RECORDED INFORMATION >>

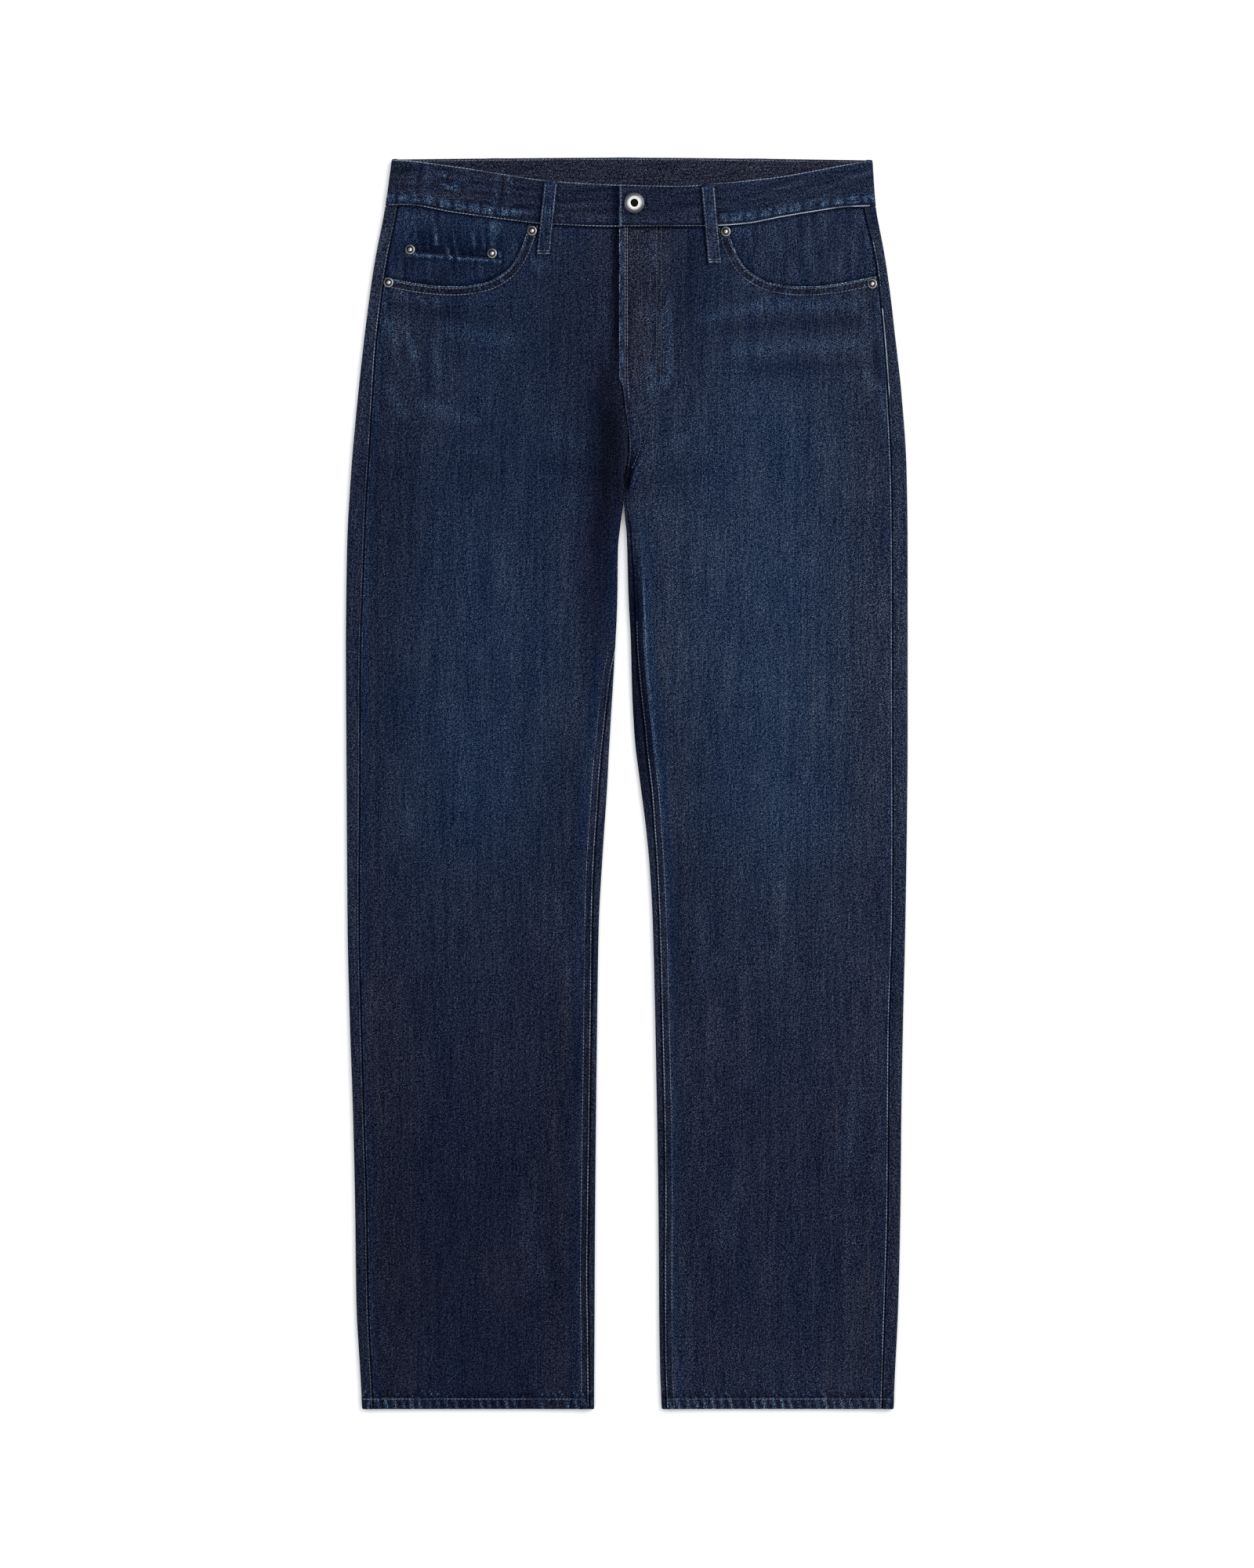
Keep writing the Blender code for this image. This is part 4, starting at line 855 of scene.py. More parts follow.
def soft_relief(grid, seed):
    """Listed creases and the slight unevenness of washed cloth."""
    creases = crease_field(CREASES, grid.x, grid.down) * smooth(0.0, 4.0, LENGTH - 20 - grid.down)
    flat = smooth(0.4, 0.95, np.abs(grid.nz))
    waves = 0.16 * uneven(grid.across * 1.6, grid.down * 0.8, 46.0, seed)
    waves += 0.07 * uneven(grid.across * 1.3, grid.down, 15.0, seed + 1)
    grid.bend += (creases + waves) * flat
    # the creases' crests get wear and painted highlight, their troughs painted shade
    marked = flat * (0.42 + 0.34 * fade(220, 300, grid.down))
    grid.worn += marked * np.maximum(creases, 0.0)
    grid.ditch += marked * np.maximum(-creases, 0.0)
    for x, down, half_wide, half_tall, worn, stands in WORN_PLACES.rows:
        place = bell(np.hypot((grid.x - x) / half_wide, (grid.down - down) / half_tall))
        grid.bend += stands * place
        grid.worn += worn * place * (0.75 + 0.45 * uneven(grid.x, grid.down, 6.0, seed + 2))


def front_panel(side, material):
    grid = front_grid(side)
    grid.wash = wash_of(side, grid.share, grid.down)
    grid.wash *= 1 + 0.05 * uneven(grid.across * 2.6, grid.down * 0.5, 60.0, by_side(side, 31, 33))
    for x, down, wide, tall, share in TONES.rows:
        grid.wash *= 1 + share * bell(grid.x, x, wide) * bell(grid.down, down, tall)
    edge_grey = 0.42 - by_side(side, 0.12, 0.24) * smooth(560, 680, grid.down)
    if side == "left":
        edge_grey += 0.32 * (grid.share < 0.5) * bell(grid.down, 440, 150)
    grid.grey = WASH[side].at("grey", grid.down) - 0.1 + edge_grey * np.square(2 * grid.share - 1)
    soft_relief(grid, by_side(side, 11, 17))
    near, _ = scoop_near(side, grid.x, grid.down)
    grid.bend = np.where(near < 24.0, np.maximum(grid.bend, mix(-0.05, -0.6, smooth(12, 24, near))),
                         grid.bend)
    mouth_relief(grid, side)
    outseam_relief(grid, side)
    inseam_relief(grid, side)
    crotch_relief(grid, side)
    if side == "right":
        under_fly_relief(grid)
    else:
        fly_relief(grid)
    shade_beside_loops(grid)
    hem_relief(grid, by_side(side, 21, 23))
    # painted shadow of the waistband along the front's top edge, away from the pocket mouth
    grid.ditch += 0.7 * fade(0.4, 2.2, grid.from_top) * (near > 3)
    sew("front_" + side, grid, material)


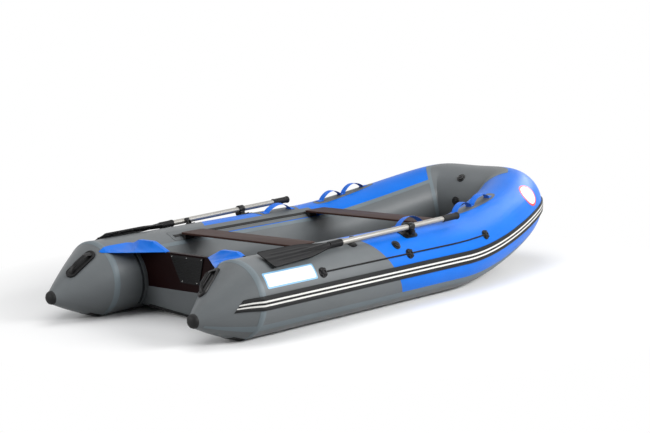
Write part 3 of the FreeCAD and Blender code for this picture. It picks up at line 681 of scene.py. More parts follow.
# Tapes over the seams
def band(line, low, high, before, after):
    """Outline of a band across the tube that follows a line, from one angle to another."""
    angles = steps(low, high, 6.0)
    return [(line(a) - before, a) for a in angles] + [(line(a) + after, a) for a in reversed(angles)]


def crown_tape():
    run = [(d, crown_line(d)) for d in steps(BOW_SEAM, BOW_END, 0.03)]
    return ([(slanted(d, crown), crown - 0.4) for d, crown in run]
            + [(slanted(d, crown), crown + 2.6) for d, crown in reversed(run)])


def holder_line(angle):
    """Where the rubber holder of the transom ends on the tube, which leans like the transom."""
    height = TUBE_RADIUS * (1 + math.sin(math.radians(angle)))
    return TRANSOM_AFT - HOLDER_REACH - height * math.tan(RAKE)


def tapes(side_name, side):
    half = TAPE_WIDTH / 2
    upper = BLUE_HIGH + 7
    inner = [(0.30, BLUE_HIGH), (1.95, BLUE_HIGH), (seam_line(BLUE_HIGH), BLUE_HIGH),
             (seam_line(upper), upper), (0.30, upper)]
    pieces = [patch_mesh(rectangle(-0.016, 0.020, -90, 270), TAPE_THICKNESS, side),
              patch_mesh(band(seam_line, CROWN_AT_SEAM - 1, 236, half, half), TAPE_THICKNESS, side)]
    for outline in (rectangle(-0.27, BOW_END, BLUE_LOW - 12, BLUE_LOW), inner, crown_tape()):
        pieces.append(patch_mesh(outline, THIN_TAPE, side, step=0.02))
    joined(side_name + "_seam_tapes", pieces, (tape_fabric,))
    edge = patch_mesh(band(holder_line, 141, 228, 0.015, 0.0), 0.0016, side)
    joined(side_name + "_holder_edge", [edge], (dark_fabric,))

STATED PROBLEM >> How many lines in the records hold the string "Blender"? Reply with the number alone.

SOLUTION FOR THIS EXERCISE >> 2